1 11 5 8 17 12 20 15

重建二叉树、层次遍历、STL的使用。

重建二叉树注意点：

（1）循环跳出条件（即如果左子树/右子树不存在，left>right的时候返回nullptr）；

（2）需要返回根节点。

后续内容我的做法：

采用BFS层次遍历过程中，给孩子结点更新所在层次，用vector<Node*> 存储结点该当前的结点，当读取到下一层次的结点前，先输出该层次的结点的数据（根据情况决定是否反转）。做法过于复杂。

大神思路：

（1）静态存储结点。

（2）DFS遍历，将同一层次的结点分别存储（是从左到右），再根据所在层次决定是否反转。

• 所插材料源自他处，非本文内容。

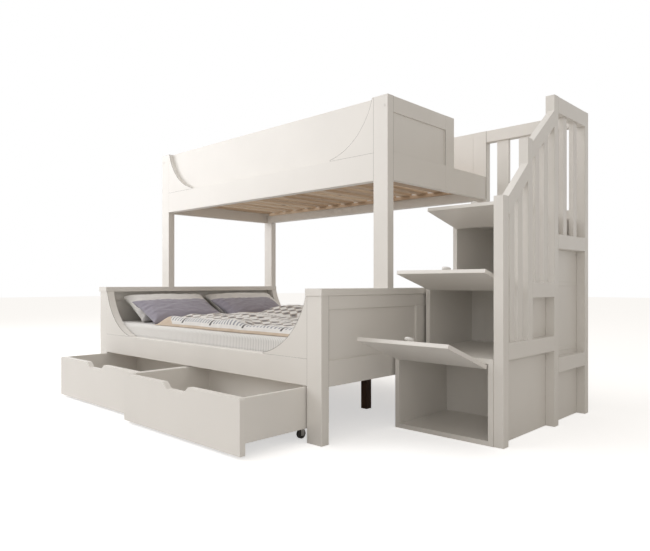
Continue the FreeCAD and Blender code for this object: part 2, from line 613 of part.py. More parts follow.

BFS也可以。

 大神链接：BFS/DFS

https://blog.youkuaiyun.com/richenyunqi/article/details/80171623

#include<iostream>
#include<cstring>
#include<vector>
#include<queue>
#include<algorithm>
using namespace std;
const int MAX = 37;
int post[MAX];int in[MAX];
struct Node{
	int data;Node* left;Node* right;
	int level;
	Node(int d):data(d),left(nullptr),right(nullptr){}
};
int N;
Node* createTree(int root,int left,int right){
	//根据后序遍历的root位置，从中序的left和right区间确定左子树和右子树
	if(left>right) return nullptr;
	Node* cur = new Node(post[root]);
	int idx = left;
	while(post[root]!=in[idx])
		idx++;
	cur->left = createTree(root-right+idx-1,left,idx-1);
	cur->right = createTree(root-1,idx+1,right);
	return cur; 
}
void output(vector<int> &v,int curLevel){
	for(auto i:v){
		if(curLevel==0) cout<<i;
		else cout<<" "<<i;
	}
	v.clear();
}
void levelOrder(Node* &root){
	queue<Node*> q;
	vector<int> v;
	q.push(root);
	int curLevel = 0;
	while(!q.empty()){
		Node* top = q.front();
		q.pop();
		if(top->level>curLevel){
			if(curLevel%2==0) reverse(v.begin(),v.end());
			output(v,curLevel);
			curLevel = top->level;
		}
		v.push_back(top->data);
		if(top->left!=nullptr){
			top->left->level = top->level+1;
			q.push(top->left);
		}
		if(top->right!=nullptr){
			top->right->level = top->level+1;
			q.push(top->right);
		}
	}
	if(!v.empty()){
		if(curLevel%2==0) reverse(v.begin(),v.end());
		output(v,curLevel);
	}
}
int main(void){
	cin>>N;
	for(int i=0;i<N;i++) cin>>in[i];
	for(int i=0;i<N;i++) cin>>post[i];
	Node* root = createTree(N-1,0,N-1);
	root->level =0;
	levelOrder(root);
	return 0;
}